The Exhibit has four themed sections including multi-media displays, artifacts, photo murals, and dioramas of taxidermied wild canines and sculpted modern dog breeds. Additionally interactive, hands-on components demonstrate key exhibit concepts. Enter a “howling area” and guess what dogs are saying, test your nose against a dog’s great sense of smell, and climb into an avalanche scene to see what it’s like to be saved by a search-and-rescue dog.

Section 1: Dogs come in all shapes and sizes

The domestic dog comes in a mind-boggling array of shape and sizes from the pocket-sized Chihuahua to a 200-pound Saint Bernard. From the earliest wolf-like-canines that lived thousands of years ago, humans have bred dogs for work and whimsy, creating the hundreds of domestic breeds known today. This section showcases the amazing versatility of dogs and how their appearance has changed through time-both naturally and through the help of humans. This section also addresses the geographical origins and history of select domestic dog breeds, many species of wild canines, as well as extinct canine relatives.

Section 2: A little wolf in every dog

Many dogs’ behaviors have roots in the social world of wolves. This section explores why dogs and wolves do the things they do, and how and when they behave in similar or different ways. In domesticated dogs, and in selective breeding, people have chosen certain wolf characteristics and eliminated others. Dog breeders select for physical traits like size and hunting ability, and also for personality traits that make a dog trainable, friendly, communicative, and loyal. Canines-wolves, foxes, coyotes, jackals, and dogs-star in myth and folklore almost everywhere in the world. This section also explores why people find the behavior of dogs and their kin so intriguing-whether that behavior eaves them feeling awed, frightened or just plain amused.

Section 3: Dogs have skills to help us

Dogs and people have worked together for centuries. From their incredible sense of smell to their stamina for long distance running, the amazing skills of dogs have made the lives of humans a lot easier. Dogs have served as hunters, herders, guards and warriors. Depending on the job requirements, early breeders bred dogs for speed, stamina, aggression, strength or size. Dogs were also breed for looks and style. Today most dogs are pets and companions and some have become assistants for people with disabilities. These relationships are depicted in this section, along with a final display of images of people and their dogs. There is also a space available for visitors to leave behind pictures of themselves with their own canine friends.
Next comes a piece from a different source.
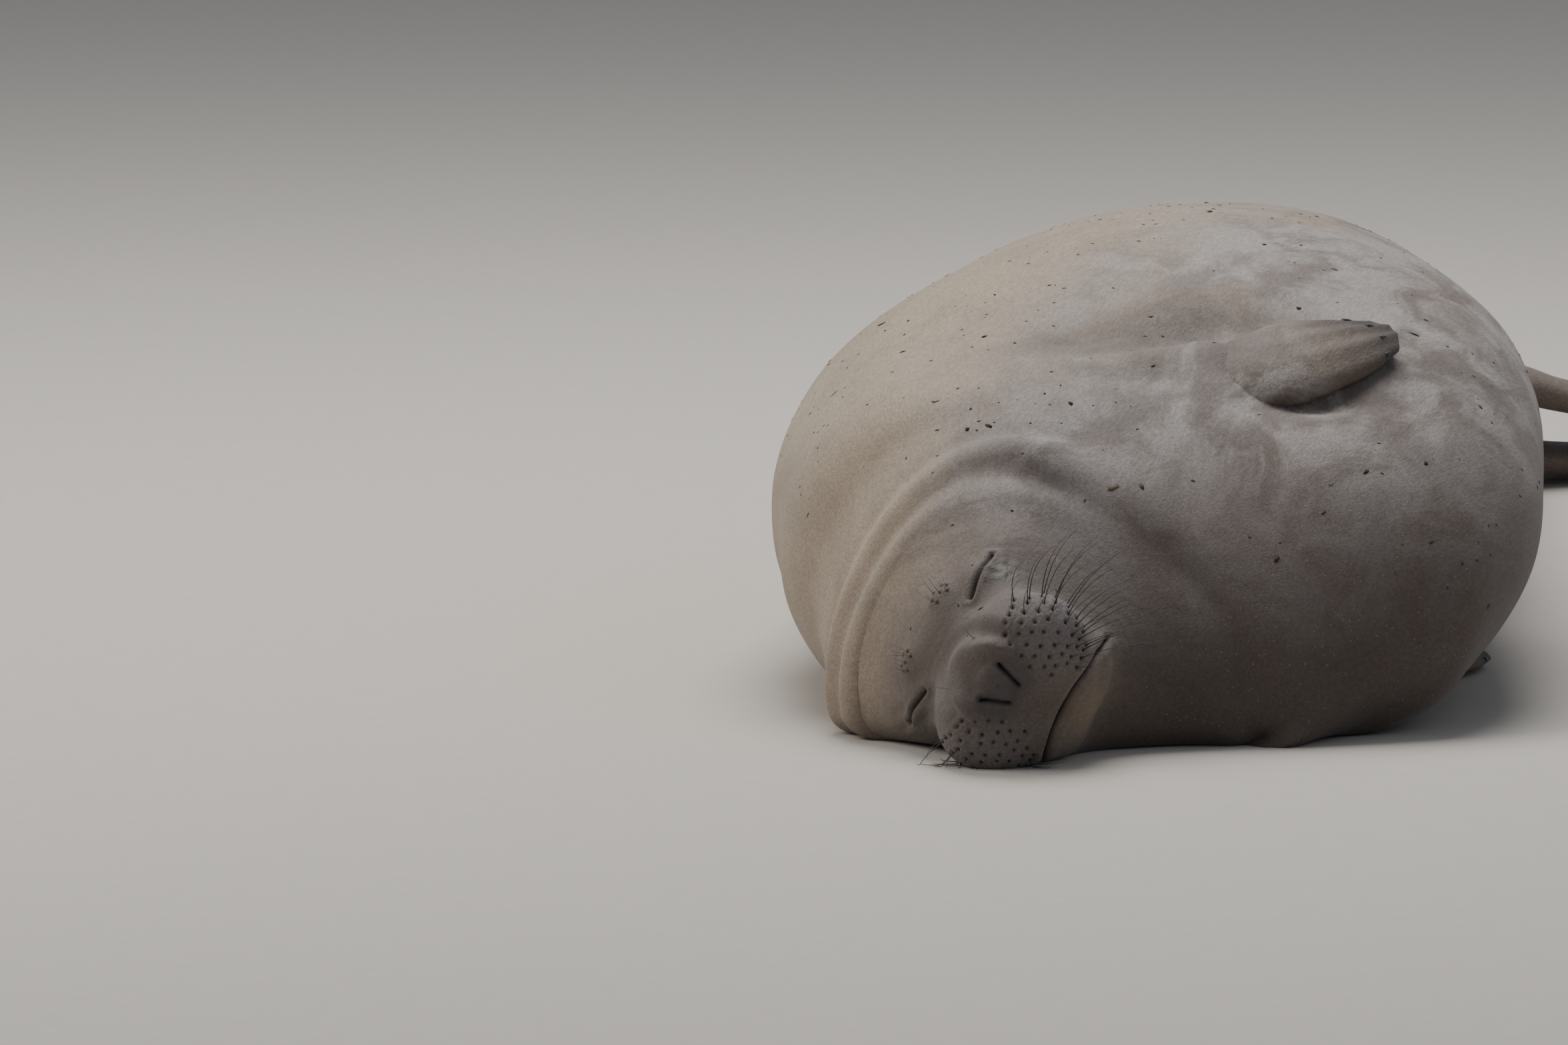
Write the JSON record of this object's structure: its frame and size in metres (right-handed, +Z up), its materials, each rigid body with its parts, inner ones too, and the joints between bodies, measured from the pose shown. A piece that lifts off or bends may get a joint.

Section 4: What can we do to help dogs?

For thousands of years dogs have lived alongside people, helping with the tasks of everyday life. Over time, the breeding of domestic dogs has resulted in animals whose size, temperament, and loyalty make them far better suited as human companions than as members of the pack. The fate of many wild canines also depends on humans. Through pollution, hunting, and habitat destruction humans have altered the environment in ways that put wild canines in jeopardy. If those canine species are to survive, they need help to undo-or at least halt-the damage. This section explores what problems our modern world poses for dogs and what scientists, volunteers and everyday people are doing to solve these problems. It shows how coyotes have managed to survive and adapt despite human encroachment into their habitat, and how the two can successfully coexist. Visitors also learn about responsible pet ownership, wolf reintroduction into Yellowstone National Park, the fight to save the endangered Ethiopian wolf, and current veterinarian science.

“Wolf to Woof: The Story of Dogs” was created by Wonderworks Exhibits Company and is sponsored locally by the Mississippi Museum of Natural Science Foundation, Gertrude C. Ford Foundation, Regions Bank, Nissan North America, Inc., Ergon, Inc., and other generous supporters.

The Museum is the 2014 Escape to the Southeast Travel Attraction of the Year.

THE MUSEUM’S TEMPORARY EXHIBIT HALL A 2,500 square-foot temporary exhibit area allows the Museum to showcase special exhibits throughout the year. These exciting and unique displays, made possible through the generous support of donors, sponsors, and the Museum Foundation, bring members and visitors back to the Museum over and over again. Plan your next visit around the next special exhibit and other area attractions.  To preview upcoming special exhibits, please visithttp://www.mdwfp.com/see-visit/special-exhibits.aspx.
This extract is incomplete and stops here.